◆ **Prompt**: Give the entries again exactly, every one of them.

********

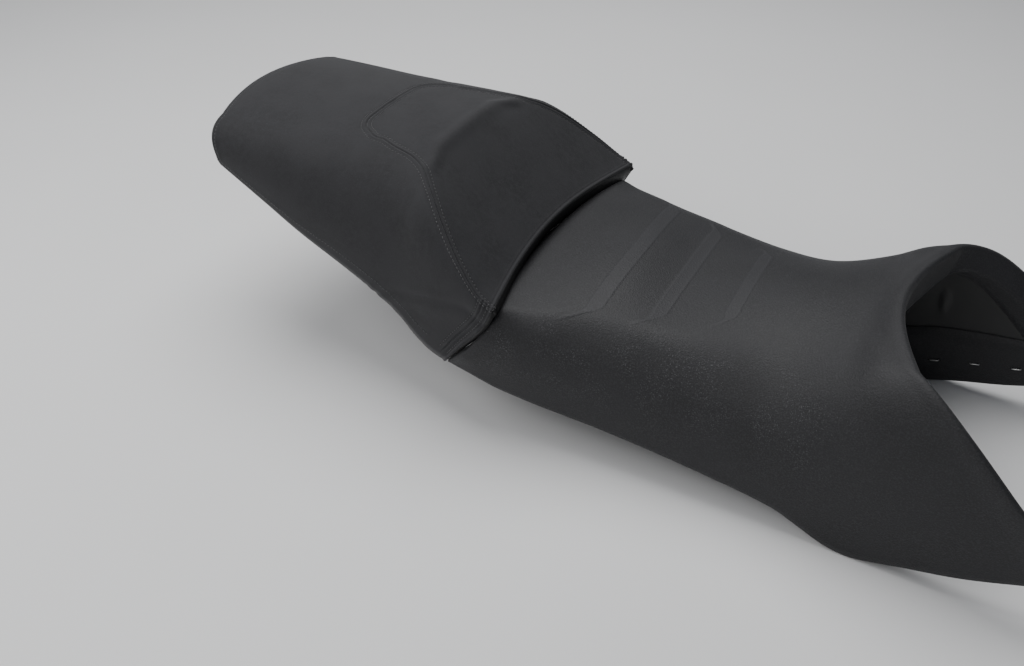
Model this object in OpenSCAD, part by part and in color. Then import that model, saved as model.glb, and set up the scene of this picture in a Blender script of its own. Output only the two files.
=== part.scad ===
// Two-piece saddle of an adventure motorcycle: a rider seat with wings beside the tank, and a
// pillion seat behind it. +X points to the front of the motorcycle, +Y to its left, +Z up.
// The origin is the centre of the frame's front cross bar, which the rider seat hooks on to.

/* [Rider seat] */
// Height of the rider seat's top above the front cross bar, just below its lowest part
saddle_h = 60; // [56:1:66]
// Half width of the rider seat's skirt, at the waist
rider_skirt_half_w = 156; // [150:1:160]
// Forward reach of the wings beside the tank
wing_reach = 270; // [255:1:280]
// Depth of the skirt below the cross bar, behind the wings
skirt_depth = 91; // [84:1:96]

/* [Pillion seat] */
// Height of the pillion seat's flat top above the front cross bar
pillion_h = 173; // [168:1:178]
// Distance from the front cross bar to the back of the pillion seat
pillion_rear = 690; // [680:1:700]
// Half width of the pillion seat's rear skirt
pillion_rear_half_w = 118; // [112:1:122]

/* [Layers] */
// Thickness of the covers
cover_t = 2; // [1.5:0.25:2.5]
// Thickness of the moulded base pans
pan_t = 3; // [2.5:0.25:4]
// Thickness of a skirt at its lower edge: cover, foam and pan
skirt_t = 18; // [16:1:20]

/* [Hardware] */
// Radius of the frame's front cross bar
bar_r = 6; // [5:0.5:7]
// Thickness of the steel brackets
steel_t = 3; // [2.5:0.5:4]
// Diameter of the latch striker's rod
striker_d = 8; // [7:0.5:9]
// Diameter of the rubber buffers
buffer_d = 26; // [22:1:28]

/* [Hidden] */
$fn = 48;

PLASTIC = "#1b1c1d";
FOAM = "#c9bd93";
VINYL = "#34363a";
SUEDE = "#3c3e42";
RUBBER = "#111213";
ZINC = "#b9bcc0";
BRASS = "#b08d45";

bar_fit = 0.1;        // the hook's seat is this much larger than the bar, in radius
insert_r = 5.5;       // brass inserts for M6 screws
insert_bore_r = 3.1;
insert_l = 14;
screw_r = 3;
screw_l = 13;
screw_hole_r = 3.3;
head_r = 5.5;
head_h = 3.5;
socket_r = 2;
socket_depth = 2;

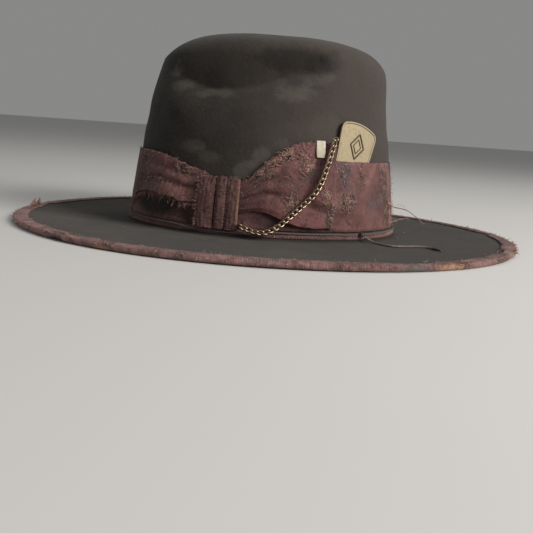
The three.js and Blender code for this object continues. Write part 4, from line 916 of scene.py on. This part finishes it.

********

◆ **Correct output**:
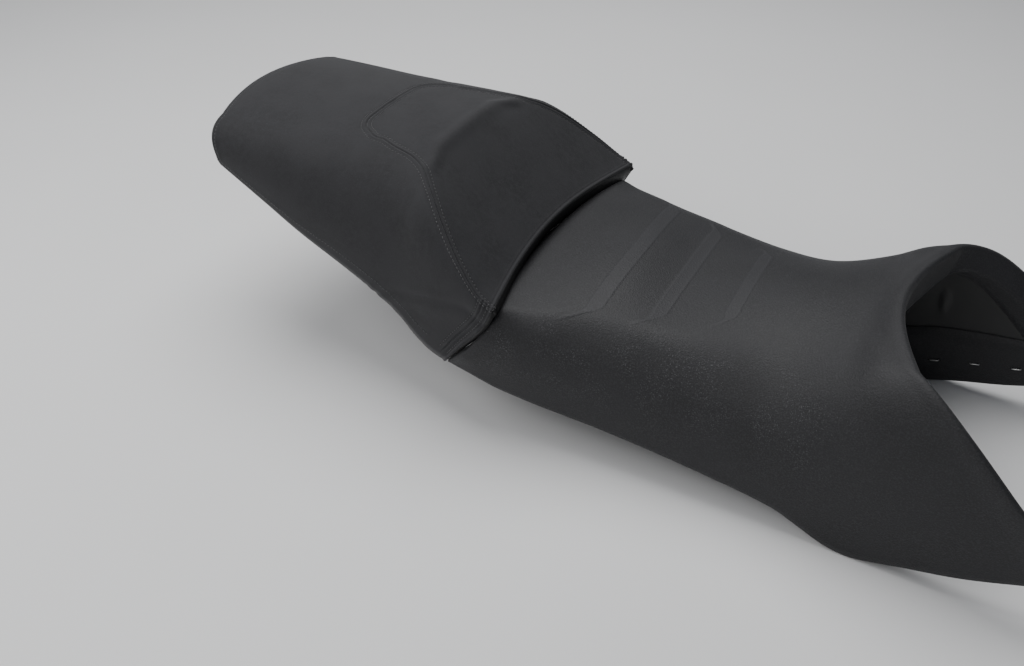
Model this object in OpenSCAD, part by part and in color. Then import that model, saved as model.glb, and set up the scene of this picture in a Blender script of its own. Output only the two files.
=== part.scad ===
// Two-piece saddle of an adventure motorcycle: a rider seat with wings beside the tank, and a
// pillion seat behind it. +X points to the front of the motorcycle, +Y to its left, +Z up.
// The origin is the centre of the frame's front cross bar, which the rider seat hooks on to.

/* [Rider seat] */
// Height of the rider seat's top above the front cross bar, just below its lowest part
saddle_h = 60; // [56:1:66]
// Half width of the rider seat's skirt, at the waist
rider_skirt_half_w = 156; // [150:1:160]
// Forward reach of the wings beside the tank
wing_reach = 270; // [255:1:280]
// Depth of the skirt below the cross bar, behind the wings
skirt_depth = 91; // [84:1:96]

/* [Pillion seat] */
// Height of the pillion seat's flat top above the front cross bar
pillion_h = 173; // [168:1:178]
// Distance from the front cross bar to the back of the pillion seat
pillion_rear = 690; // [680:1:700]
// Half width of the pillion seat's rear skirt
pillion_rear_half_w = 118; // [112:1:122]

/* [Layers] */
// Thickness of the covers
cover_t = 2; // [1.5:0.25:2.5]
// Thickness of the moulded base pans
pan_t = 3; // [2.5:0.25:4]
// Thickness of a skirt at its lower edge: cover, foam and pan
skirt_t = 18; // [16:1:20]

/* [Hardware] */
// Radius of the frame's front cross bar
bar_r = 6; // [5:0.5:7]
// Thickness of the steel brackets
steel_t = 3; // [2.5:0.5:4]
// Diameter of the latch striker's rod
striker_d = 8; // [7:0.5:9]
// Diameter of the rubber buffers
buffer_d = 26; // [22:1:28]

/* [Hidden] */
$fn = 48;

PLASTIC = "#1b1c1d";
FOAM = "#c9bd93";
VINYL = "#34363a";
SUEDE = "#3c3e42";
RUBBER = "#111213";
ZINC = "#b9bcc0";
BRASS = "#b08d45";

bar_fit = 0.1;        // the hook's seat is this much larger than the bar, in radius
insert_r = 5.5;       // brass inserts for M6 screws
insert_bore_r = 3.1;
insert_l = 14;
screw_r = 3;
screw_l = 13;
screw_hole_r = 3.3;
head_r = 5.5;
head_h = 3.5;
socket_r = 2;
socket_depth = 2;

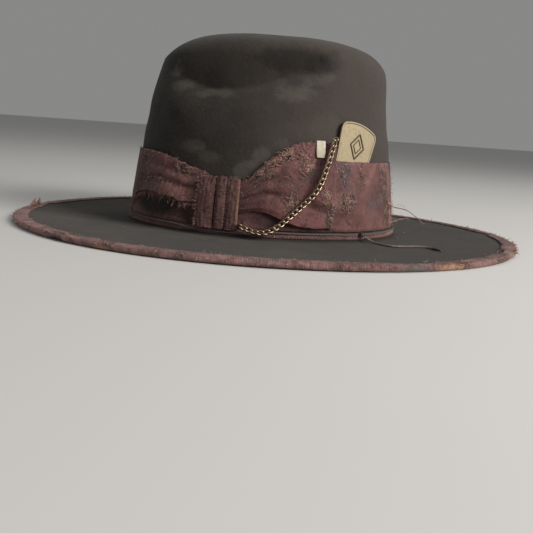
The three.js and Blender code for this object continues. Write part 4, from line 916 of scene.py on. This part finishes it.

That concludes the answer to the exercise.